As I noted in a previous column, there are schools that really are open almost year-round because they have a “row-row-row-your-boat” model, with different groups of kids starting and ending school at different times during the year. It’s like having three schools in one. Two groups are in school while one is out. It is used to alleviate overcrowding in schools.

The “year-round” model is used by about 4 percent of American schools, according to one online source. That may be 10 percent, according to another online source.

That’s the problem with online sources.

A “year-round” schedule retains 175-180 school days but redistributes the days so there is a break between grading periods. The summer break is longer than the other breaks, but shorter than a “traditional” summer vacation.
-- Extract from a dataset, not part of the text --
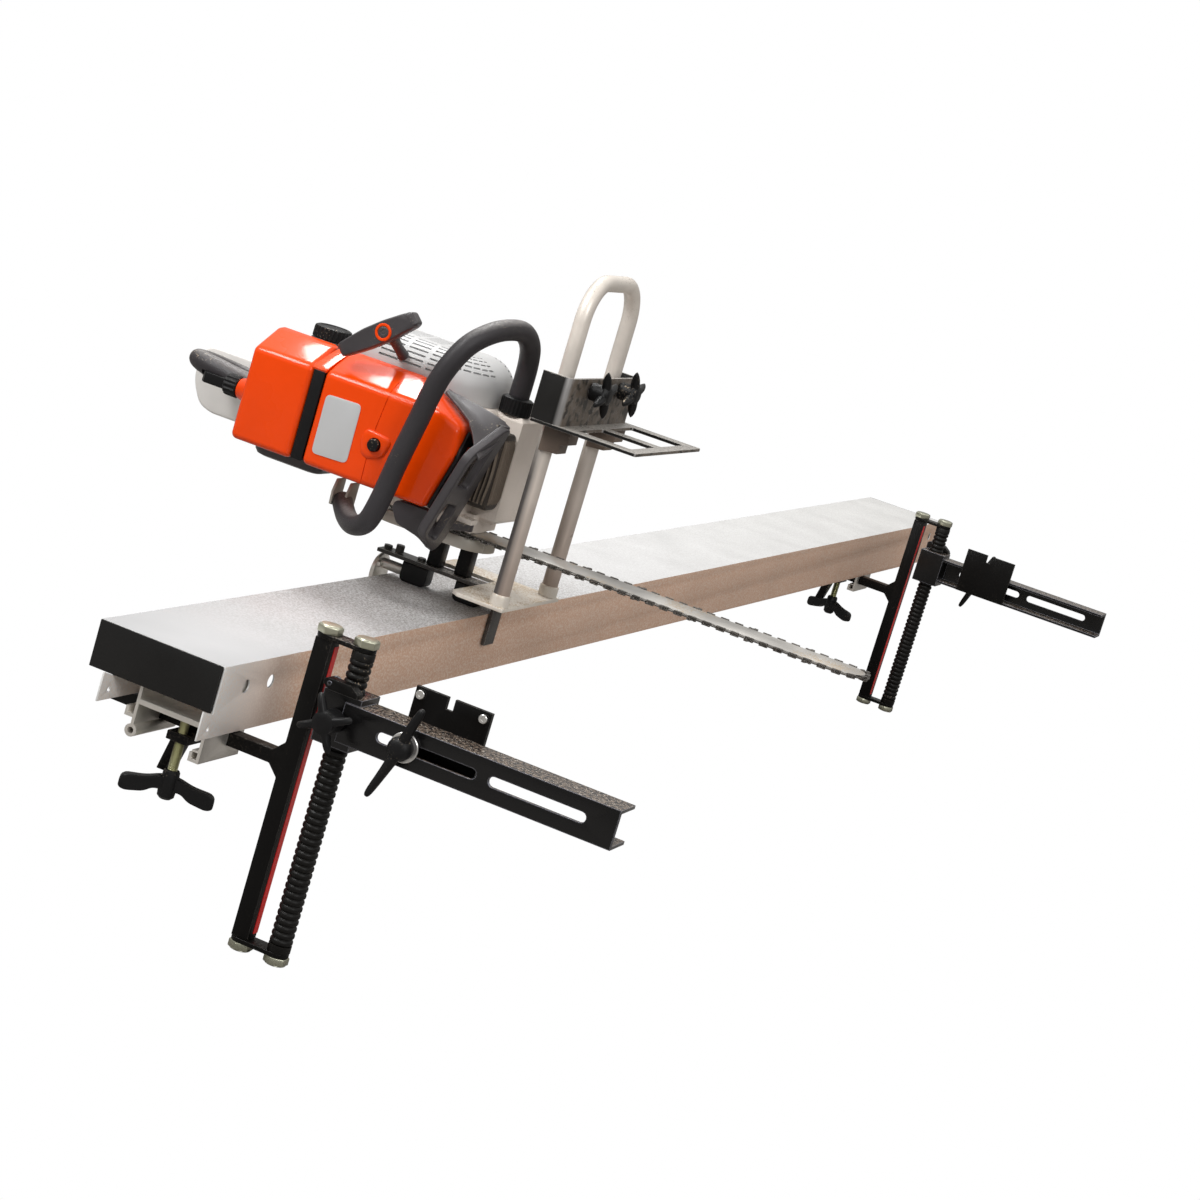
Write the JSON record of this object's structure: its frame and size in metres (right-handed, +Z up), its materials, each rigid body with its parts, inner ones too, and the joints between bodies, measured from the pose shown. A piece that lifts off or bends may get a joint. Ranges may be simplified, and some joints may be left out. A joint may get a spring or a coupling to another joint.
{
  "type": "chainsaw mill",
  "caption": "Guide rail on two log brackets with a sliding carriage that carries a chainsaw on its side, bar level, under an adjustable height guide.",
  "frame": {"origin": "middle of the near log plate's back face, which sits on the log's near end", "axes": "+X along the rail from the near end to the far end, +Y from the log to the rail's side, +Z up"},
  "size_m": [3.004, 0.9834, 0.7433],
  "materials": {
    "zinc_sheet": "satin",
    "clip_aluminium": "satin",
    "black_steel": "satin black paint",
    "black_plastic": "matt",
    "zinc_plate": "yellow zinc",
    "tube_paint": "satin, dusty",
    "orange_shell": "glossy",
    "grey_shell": "matt",
    "dark_shell": "matt",
    "handle_rubber": "soft",
    "bar_steel": "ground",
    "chain_steel": "oiled",
    "cast_metal": "cast"
  },
  "bodies": {
    "near_log_mount": {"near_log_plate": "black_steel"},
    "near_wing_bolt": {"near_wing_bolt": "black_steel"},
    "near_arm": {"near_slide_arm": "black_steel"},
    "near_lock_knob": {"near_lock_knob": "black_plastic"},
    "near_pawl": {"near_pawl": "black_steel"},
    "near_bracket": {"near_bracket_frame": "black_steel", "near_rack": "black_steel", "near_top_tie": "zinc_plate", "near_bottom_tie": "zinc_plate"},
    "near_clamp_screw": {"near_clamp_screw": "zinc_plate"},
    "near_clamp_jaw": {"near_clamp_jaw": "black_steel"},
    "far_log_mount": {"far_log_plate": "black_steel"},
    "far_wing_bolt": {"far_wing_bolt": "black_steel"},
    "far_arm": {"far_slide_arm": "black_steel"},
    "far_lock_knob": {"far_lock_knob": "black_plastic"},
    "far_pawl": {"far_pawl": "black_steel"},
    "far_bracket": {"far_bracket_frame": "black_steel", "far_rack": "black_steel", "far_top_tie": "zinc_plate", "far_bottom_tie": "zinc_plate"},
    "far_clamp_screw": {"far_clamp_screw": "zinc_plate"},
    "far_clamp_jaw": {"far_clamp_jaw": "black_steel"},
    "rail": {"rail_deck": "zinc_sheet", "near_end_cover": "black_plastic", "far_end_cover": "black_plastic", "near_rail_clip": "clip_aluminium", "far_rail_clip": "clip_aluminium"},
    "carriage": {"outer_slider": "black_plastic", "inner_slider": "black_plastic", "carriage_beam": "black_steel", "side_guide": "zinc_sheet", "saddle_plate": "zinc_sheet", "u_frame": "tube_paint", "crankcase": "grey_shell", "starter_cover": "grey_shell", "front_cover": "orange_shell", "rear_cover": "orange_shell", "filter_band": "black_plastic", "cylinder": "cast_metal", "muffler": "dark_shell", "rear_handle": "dark_shell", "wrap_handle": "handle_rubber", "guide_bar": "bar_steel", "saw_chain": "chain_steel", "sprocket_cover": "cast_metal", "rear_post": "black_steel", "front_post": "black_steel"},
    "height_guide": {"height_guide": "black_steel"},
    "near_guide_knob": {"near_guide_knob": "black_plastic"},
    "far_guide_knob": {"far_guide_knob": "black_plastic"},
    "throttle_trigger": {"throttle_trigger": "black_plastic"},
    "throttle_lock": {"throttle_lock": "black_plastic"},
    "hand_guard": {"hand_guard": "dark_shell"},
    "starter_grip": {"starter_grip": "dark_shell"},
    "fuel_cap": {"fuel_cap": "black_plastic"},
    "cover_knob": {"cover_knob": "black_plastic"},
    "release_button": {"release_button": "black_plastic"},
    "crankshaft": {"crankshaft": "bar_steel"},
    "nose_sprocket": {"nose_sprocket": "bar_steel"}
  },
  "joints": [
    {"name": "near_wing_bolt_turn", "type": "hinge", "parent": "near_log_mount", "child": "near_wing_bolt", "pos_m": [-0.0503, 0.022, -0.017], "axis": [1, 0, 0], "range_deg": [-60, 20]},
    {"name": "near_slot_slide", "type": "slide", "parent": "near_log_mount", "child": "near_arm", "axis": [0, 1, 0], "range_m": [-0.027, 0.076]},
    {"name": "near_lock_knob_turn", "type": "hinge", "parent": "near_arm", "child": "near_lock_knob", "pos_m": [-0.0603, 0.103, -0.017], "axis": [1, 0, 0], "range_deg": [-90, 90]},
    {"name": "near_pawl_lift", "type": "hinge", "parent": "near_arm", "child": "near_pawl", "pos_m": [-0.0433, 0.119, 0.018], "axis": [1, 0, 0], "range_deg": [-30, 0]},
    {"name": "near_jack", "type": "slide", "parent": "near_arm", "child": "near_bracket", "axis": [0, 0, 1], "range_m": [-0.03, 0.228]},
    {"name": "near_reach", "type": "slide", "parent": "near_bracket", "child": "rail", "axis": [0, 1, 0], "range_m": [0, 0.045]},
    {"name": "near_clamp_screw_turn", "type": "hinge", "parent": "rail", "child": "near_clamp_screw", "pos_m": [-0.0463, 0.2645, -0.116], "axis": [0, 0, 1], "range_deg": [-720, 0]},
    {"name": "near_clamp_jaw_slide", "type": "slide", "parent": "rail", "child": "near_clamp_jaw", "axis": [0, 0, 1], "range_m": [-0.0041, 0]},
    {"name": "far_clamp_screw_turn", "type": "hinge", "parent": "rail", "child": "far_clamp_screw", "pos_m": [2.4233, 0.2645, -0.116], "axis": [0, 0, 1], "range_deg": [-720, 0]},
    {"name": "far_clamp_jaw_slide", "type": "slide", "parent": "rail", "child": "far_clamp_jaw", "axis": [0, 0, 1], "range_m": [-0.0041, 0]},
    {"name": "far_reach", "type": "slide", "parent": "rail", "child": "far_bracket", "axis": [0, 1, 0], "range_m": [-0.045, 0]},
    {"name": "far_jack", "type": "slide", "parent": "far_bracket", "child": "far_arm", "axis": [0, 0, 1], "range_m": [-0.228, 0.03]},
    {"name": "far_lock_knob_turn", "type": "hinge", "parent": "far_arm", "child": "far_lock_knob", "pos_m": [2.4373, 0.103, -0.017], "axis": [1, 0, 0], "range_deg": [-90, 90]},
    {"name": "far_pawl_lift", "type": "hinge", "parent": "far_arm", "child": "far_pawl", "pos_m": [2.4203, 0.119, 0.018], "axis": [1, 0, 0], "range_deg": [-30, 0]},
    {"name": "far_slot_slide", "type": "slide", "parent": "far_arm", "child": "far_log_mount", "axis": [0, 1, 0], "range_m": [-0.076, 0.027]},
    {"name": "far_wing_bolt_turn", "type": "hinge", "parent": "far_log_mount", "child": "far_wing_bolt", "pos_m": [2.4273, 0.022, -0.017], "axis": [1, 0, 0], "range_deg": [-60, 20]},
    {"name": "carriage_slide", "type": "slide", "parent": "rail", "child": "carriage", "axis": [1, 0, 0], "range_m": [-0.66, 2.2]},
    {"name": "height_guide_slide", "type": "slide", "parent": "carriage", "child": "height_guide", "axis": [0, 0, 1], "range_m": [-0.145, 0.095]},
    {"name": "near_guide_knob_turn", "type": "hinge", "parent": "height_guide", "child": "near_guide_knob", "pos_m": [0.5277, 0.136, 0.316], "axis": [0, 1, 0], "range_deg": [-90, 90]},
    {"name": "far_guide_knob_turn", "type": "hinge", "parent": "height_guide", "child": "far_guide_knob", "pos_m": [0.6257, 0.136, 0.316], "axis": [0, 1, 0], "range_deg": [-90, 90]},
    {"name": "trigger_pull", "type": "hinge", "parent": "carriage", "child": "throttle_trigger", "pos_m": [0.5387, 0.567, 0.1775], "axis": [0, 0, 1], "range_deg": [0, 12], "stiffness_Nm_per_rad": 0.3, "springref_deg": -11.46},
    {"name": "throttle_lock_press", "type": "hinge", "parent": "carriage", "child": "throttle_lock", "pos_m": [0.5197, 0.633, 0.1775], "axis": [0, 0, 1], "range_deg": [0, 5], "stiffness_Nm_per_rad": 0.3, "springref_deg": -11.46},
    {"name": "hand_guard_push", "type": "hinge", "parent": "carriage", "child": "hand_guard", "pos_m": [0.5317, 0.251, 0.177], "axis": [0, 0, 1], "range_deg": [0, 11]},
    {"name": "starter_pull", "type": "slide", "parent": "carriage", "child": "starter_grip", "axis": [-0.8543, 0.3436, 0.39], "range_m": [0, 0.6], "stiffness_N_per_m": 15, "springref_m": -0.4},
    {"name": "fuel_cap_turn", "type": "hinge", "parent": "carriage", "child": "fuel_cap", "pos_m": [0.5447, 0.496, 0.275], "axis": [0, 0, 1], "range_deg": [0, 360]},
    {"name": "cover_knob_turn", "type": "hinge", "parent": "carriage", "child": "cover_knob", "pos_m": [0.4887, 0.579, 0.183], "axis": [0, 1, 0], "range_deg": [-90, 90]},
    {"name": "release_button_press", "type": "slide", "parent": "carriage", "child": "release_button", "axis": [1, 0, 0], "range_m": [0, 0.004], "stiffness_N_per_m": 600, "springref_m": -0.002},
    {"name": "crankshaft_spin", "type": "hinge", "parent": "carriage", "child": "crankshaft", "pos_m": [0.5767, 0.347, 0.187], "axis": [0, 0, 1], "continuous": true},
    {"name": "nose_sprocket_spin", "type": "hinge", "parent": "carriage", "child": "nose_sprocket", "pos_m": [0.5767, -0.237, 0.097], "axis": [0, 0, 1], "continuous": true}
  ],
  "couplings": [
    {"joint": "near_clamp_jaw_slide", "follows": "near_clamp_screw_turn", "m_per_rad": 0.0003183},
    {"joint": "far_clamp_jaw_slide", "follows": "far_clamp_screw_turn", "m_per_rad": 0.0003183},
    {"joint": "nose_sprocket_spin", "follows": "crankshaft_spin", "ratio": 0.63636}
  ]
}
A possible modified 180-day calendar presented by the National Association for Year-Round Education begins with 45 days on, 15 days off, 30 days on, three off (Thanksgiving) and 15 days on to end the first semester. It has a 15-day winter break.

The second semester begins with 45 days on, 15 off and 45 on with a 30-day summer break.
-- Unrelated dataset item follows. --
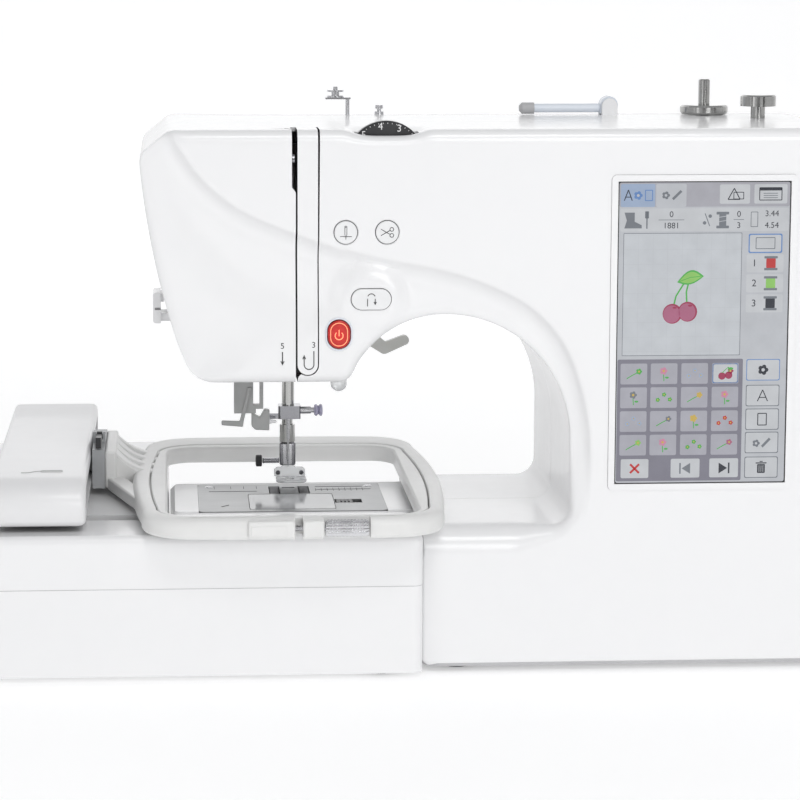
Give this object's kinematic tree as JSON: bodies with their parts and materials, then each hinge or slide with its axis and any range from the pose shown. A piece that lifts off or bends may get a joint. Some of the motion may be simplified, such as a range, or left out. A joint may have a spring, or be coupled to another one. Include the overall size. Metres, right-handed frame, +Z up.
{
  "type": "embroidery machine",
  "caption": "White sewing and embroidery machine with an arched throat, an upright touch display, a docked embroidery unit and a rectangular hoop on its moving carriage.",
  "frame": {"origin": "bottom centre of the bounding box, on the surface that the feet stand on", "axes": "+X to the operator's right, +Y away from the operator, +Z up"},
  "size_m": [0.555, 0.284, 0.2968],
  "materials": {
    "shell_white": "satin gloss",
    "unit_white": "satin gloss",
    "base_grey": "fine texture",
    "cast_metal": "as cast",
    "bronze": "sintered",
    "motor_metal": "satin",
    "belt_rubber": "matte",
    "board_green": "solder mask",
    "plate_steel": "brushed",
    "cover_clear": "smoked clear",
    "bezel_white": "gloss",
    "screen_glass": "lit touch display",
    "lens_clear": "frosted clear",
    "bright_chrome": "polished",
    "knurled_chrome": "knurled",
    "panel_grey": "fine texture",
    "feet_rubber": "matte",
    "screw_steel": "turned",
    "hook_steel": "dark turned",
    "foot_steel": "bright pressed steel",
    "bobbin_plastic": "clear",
    "black_screw": "black",
    "lever_grey": "satin",
    "threader_grey": "satin",
    "latch_black": "fine texture",
    "button_white": "satin",
    "button_red": "lit translucent red",
    "dial_dark": "satin",
    "pin_white": "translucent white",
    "pin_grey": "satin",
    "switch_black": "satin",
    "carriage_grey": "satin",
    "holder_grey": "satin",
    "hoop_grey": "satin"
  },
  "bodies": {
    "housing": {"front_cover": "shell_white", "rear_cover": "shell_white", "bottom_cover": "base_grey", "free_arm_cover": "shell_white", "thread_strip": "shell_white", "main_frame": "cast_metal", "shaft_bushes": "bronze", "main_motor": "motor_metal", "drive_belt": "belt_rubber", "control_board": "board_green", "needle_plate": "plate_steel", "bobbin_cover": "cover_clear", "display_bezel": "bezel_white", "touch_screen": "screen_glass", "lamp_lens": "lens_clear", "thread_cutter": "shell_white", "upper_thread_guide": "bright_chrome", "pretension_guide": "bright_chrome", "winder_stop": "bright_chrome", "inlet_panel": "panel_grey", "rubber_feet": "feet_rubber", "housing_screws": "screw_steel", "unit_upper_case": "unit_white", "unit_lower_case": "unit_white", "unit_guide_rod": "screw_steel", "unit_feet": "feet_rubber"},
    "main_drive": {"main_shaft": "screw_steel", "handwheel": "shell_white"},
    "motor_drive": {"motor_pulley": "motor_metal"},
    "hook": {"rotary_hook": "hook_steel"},
    "bobbin": {"bobbin": "bobbin_plastic"},
    "feed": {"feed_dogs": "hook_steel"},
    "take_up": {"take_up_lever": "bright_chrome"},
    "needle_bar": {"needle_bar": "bright_chrome", "needle_clamp": "bright_chrome", "needle": "screw_steel"},
    "needle_clamp_screw": {"needle_clamp_screw": "bright_chrome"},
    "presser_bar": {"presser_bar": "bright_chrome", "embroidery_foot": "foot_steel"},
    "foot_screw": {"foot_screw": "black_screw"},
    "presser_lever": {"presser_lever": "lever_grey"},
    "threader": {"needle_threader": "threader_grey"},
    "latch": {"bobbin_cover_latch": "latch_black"},
    "position_button": {"needle_position_button": "button_white"},
    "cutter_button": {"thread_cutter_button": "button_white"},
    "reverse_button": {"reverse_button": "button_white"},
    "start_button": {"start_stop_button": "button_red"},
    "tension_dial": {"tension_dial": "dial_dark"},
    "spool_pin": {"spool_pin": "pin_white"},
    "spool_cap": {"spool_cap": "pin_grey"},
    "winder_slide": {"winder_slide": "pin_grey"},
    "winder_spindle": {"winder_spindle": "bright_chrome"},
    "power_switch": {"power_switch": "switch_black"},
    "carriage": {"carriage_cover": "carriage_grey", "carriage_base": "base_grey"},
    "hoop": {"frame_holder": "holder_grey", "hoop_outer": "hoop_grey", "hoop_inner": "hoop_grey"},
    "holder_lever": {"holder_lever": "latch_black"},
    "hoop_screw": {"hoop_screw": "knurled_chrome"}
  },
  "joints": [
    {"name": "handwheel_turn", "type": "hinge", "parent": "housing", "child": "main_drive", "pos_m": [0, 0, 0.235], "axis": [1, 0, 0], "continuous": true},
    {"name": "motor_turn", "type": "hinge", "parent": "housing", "child": "motor_drive", "pos_m": [0, -0.004, 0.06], "axis": [1, 0, 0], "continuous": true},
    {"name": "hook_turn", "type": "hinge", "parent": "housing", "child": "hook", "pos_m": [-0.0527, -0.024, 0], "axis": [0, 0, 1], "continuous": true},
    {"name": "bobbin_turn", "type": "hinge", "parent": "hook", "child": "bobbin", "pos_m": [-0.0527, -0.024, 0], "axis": [0, 0, 1], "continuous": true},
    {"name": "feed_dog_rise", "type": "slide", "parent": "housing", "child": "feed", "axis": [0, 0, 1], "range_m": [0, 0.0008]},
    {"name": "take_up_swing", "type": "hinge", "parent": "housing", "child": "take_up", "pos_m": [-0.0541, -0.04, 0.232], "axis": [1, 0, 0], "range_deg": [0, 18]},
    {"name": "needle_bar_travel", "type": "slide", "parent": "housing", "child": "needle_bar", "axis": [0, 0, 1], "range_m": [-0.029, 0]},
    {"name": "needle_clamp_screw_turn", "type": "hinge", "parent": "needle_bar", "child": "needle_clamp_screw", "pos_m": [-0.045, -0.0005, 0.118], "axis": [1, 0, 0], "range_deg": [-360, 360]},
    {"name": "presser_lever_turn", "type": "hinge", "parent": "housing", "child": "presser_lever", "pos_m": [-0.028, 0.041, 0.168], "axis": [0, -1, 0], "range_deg": [-19.8, 22]},
    {"name": "presser_bar_travel", "type": "slide", "parent": "housing", "child": "presser_bar", "axis": [0, 0, 1], "range_m": [-0.0027, 0.003]},
    {"name": "foot_screw_turn", "type": "hinge", "parent": "presser_bar", "child": "foot_screw", "pos_m": [-0.062, 0.0082, 0.0885], "axis": [1, 0, 0], "range_deg": [-360, 360]},
    {"name": "threader_travel", "type": "slide", "parent": "housing", "child": "threader", "axis": [0, 0, 1], "range_m": [-0.012, 0]},
    {"name": "bobbin_latch_slide", "type": "slide", "parent": "housing", "child": "latch", "axis": [1, 0, 0], "range_m": [0, 0.003]},
    {"name": "needle_position_press", "type": "slide", "parent": "housing", "child": "position_button", "axis": [0, 1, 0], "range_m": [0, 0.0012], "stiffness_N_per_m": 300},
    {"name": "thread_cutter_press", "type": "slide", "parent": "housing", "child": "cutter_button", "axis": [0, 1, 0], "range_m": [0, 0.0012], "stiffness_N_per_m": 300},
    {"name": "reverse_press", "type": "slide", "parent": "housing", "child": "reverse_button", "axis": [0, 1, 0], "range_m": [0, 0.0012], "stiffness_N_per_m": 300},
    {"name": "start_stop_press", "type": "slide", "parent": "housing", "child": "start_button", "axis": [0, 1, 0], "range_m": [0, 0.0012], "stiffness_N_per_m": 300},
    {"name": "tension_dial_turn", "type": "hinge", "parent": "housing", "child": "tension_dial", "pos_m": [-0.0077, -0.095, 0.2618], "axis": [0, 1, 0], "range_deg": [-135, 135]},
    {"name": "spool_pin_raise", "type": "hinge", "parent": "housing", "child": "spool_pin", "pos_m": [0.1227, 0.0144, 0.2828], "axis": [0, 1, 0], "range_deg": [0, 90]},
    {"name": "spool_cap_pull", "type": "slide", "parent": "spool_pin", "child": "spool_cap", "axis": [-1, 0, 0], "range_m": [0, 0.012]},
    {"name": "winder_shift", "type": "slide", "parent": "housing", "child": "winder_slide", "axis": [1, 0, 0], "range_m": [0, 0.007]},
    {"name": "winder_turn", "type": "hinge", "parent": "winder_slide", "child": "winder_spindle", "pos_m": [0.1745, 0.01, 0.28], "axis": [0, 0, 1], "continuous": true},
    {"name": "power_switch_rock", "type": "hinge", "parent": "housing", "child": "power_switch", "pos_m": [0.246, -0.009, 0.077], "axis": [0, 1, 0], "range_deg": [-7, 7]},
    {"name": "carriage_travel_x", "type": "slide", "parent": "housing", "child": "carriage", "axis": [1, 0, 0], "range_m": [-0.04, 0.046]},
    {"name": "hoop_travel_y", "type": "slide", "parent": "carriage", "child": "hoop", "axis": [0, 1, 0], "range_m": [-0.032, 0.07]},
    {"name": "holder_lever_lift", "type": "hinge", "parent": "hoop", "child": "holder_lever", "pos_m": [-0.1553, 0.008, 0.103], "axis": [1, 0, 0], "range_deg": [-55, 0]},
    {"name": "hoop_screw_turn", "type": "hinge", "parent": "hoop", "child": "hoop_screw", "pos_m": [-0.03, -0.1376, 0.083], "axis": [1, 0, 0], "range_deg": [-360, 360]}
  ],
  "couplings": [
    {"joint": "motor_turn", "follows": "handwheel_turn", "ratio": 1.875},
    {"joint": "hook_turn", "follows": "handwheel_turn", "ratio": 2}
  ]
}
APCS’ calendar varies slightly from that, but follows the same philosophy.

Avoyelles Charter’s Christmas break is a little longer than two weeks and its Easter/Spring break is divided into two breaks of about a week each with a little over two weeks of school in between.
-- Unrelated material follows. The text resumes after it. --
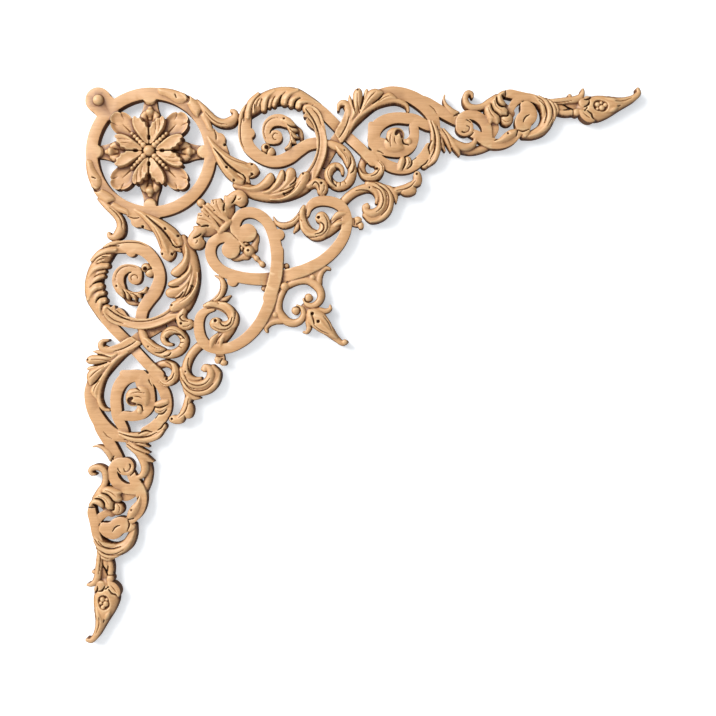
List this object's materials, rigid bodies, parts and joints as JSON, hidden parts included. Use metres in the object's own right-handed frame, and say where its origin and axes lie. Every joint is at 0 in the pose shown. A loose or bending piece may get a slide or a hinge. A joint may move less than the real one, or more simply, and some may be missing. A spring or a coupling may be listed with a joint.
{
  "type": "carved corner applique",
  "caption": "Flat-backed openwork wood corner onlay: rosette in a ring, with leafy scrolls running out along both arms and a heart on the diagonal.",
  "frame": {"origin": "centre of the small round boss at the outer corner, on the flat back", "axes": "+X along the upper arm, -Z down the other arm, -Y out of the wall towards the viewer; the back lies on y = 0 and faces +Y"},
  "size_m": [0.5569, 0.0196, 0.5569],
  "materials": {
    "wood": "unfinished light beech, sanded, with fine grain along the upper arm"
  },
  "bodies": {
    "root": {"corner_applique": "wood"}
  },
  "joints": []
}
Charter has 175 days in its school year and an eight-week summer vacation, so its inter-session breaks are two weeks instead of three.

The public school system’s calendar has only 144 school days, but those days will be longer. Students will have just as much instructional time in front of their teacher as they did going 5-days a week with shorter days under the previous "traditional" schedule.

APSD officials have said students will probably have MORE instructional time with a certified teacher because the 4-day week is expected to reduce student and teacher absenteeism.

I am old enough to remember Labor Day to Memorial Day school years and late-August starts when we expanded Thanksgiving from two days to a week. So I sat down and figured out what the “old” calendar would look like.

My baby sister is a teacher in another parish. Actually, she’s about ready to retire. She hates it when I say education comes down to a classroom, a teacher and a student -- and making sure the three meet as often as possible and stay together as long as possible.

Big brothers love to irritate baby sisters -- and I am a master irritator. I am sure this will do the trick.

My “mean old man” calendar runs from Sept. 3 to May 29. It has 185 student attendance days and 19 holidays during the year, with the last one being Memorial Day on May 25.

The problem with this calendar, I have been told, is that it breaks down into 81 days before the Christmas break and leaves 102 days after the Christmas break.

While the two-week Christmas break in this calendar would be a good place to separate the semesters, it isn’t mandatory to do so.

You could come back from Christmas break and finish up the first semester on the Friday before Martin Luther King Day and start the second semester on the Tuesday after that one-day holiday. That adds 10 days to the first semester, putting it around 90 days and leaving approximately 90 days in the second semester.

My calendar allows three days for Thanksgiving, 10 days for Christmas-New Year’s, one day for MLK Day, two days for Mardi Gras, two days for Easter (Good Friday and the following Monday) and Memorial Day, if the school year ends May 29. I have the final days of May in the calendar as a "cushion" for possible snow days or flood days during the school year.

I have heard from a few people who are disappointed that the “year-round” calendar isn’t really a 12-month school year. They thought kids would get out around mid-July and go back to school in mid-August, with short breaks during the year.

That would be more like the rare “extended-year” calendar, which puts students and teachers in classrooms for 200-plus days out of the year.

It’s rare -- less than 1 percent (online sources again) -- for a reason.

Teacher turnover, student burnout and additional operating costs for schools and bus transportation are considered “cons” to this system.

The best thing about that calendar is that it makes mine look liberal by comparison.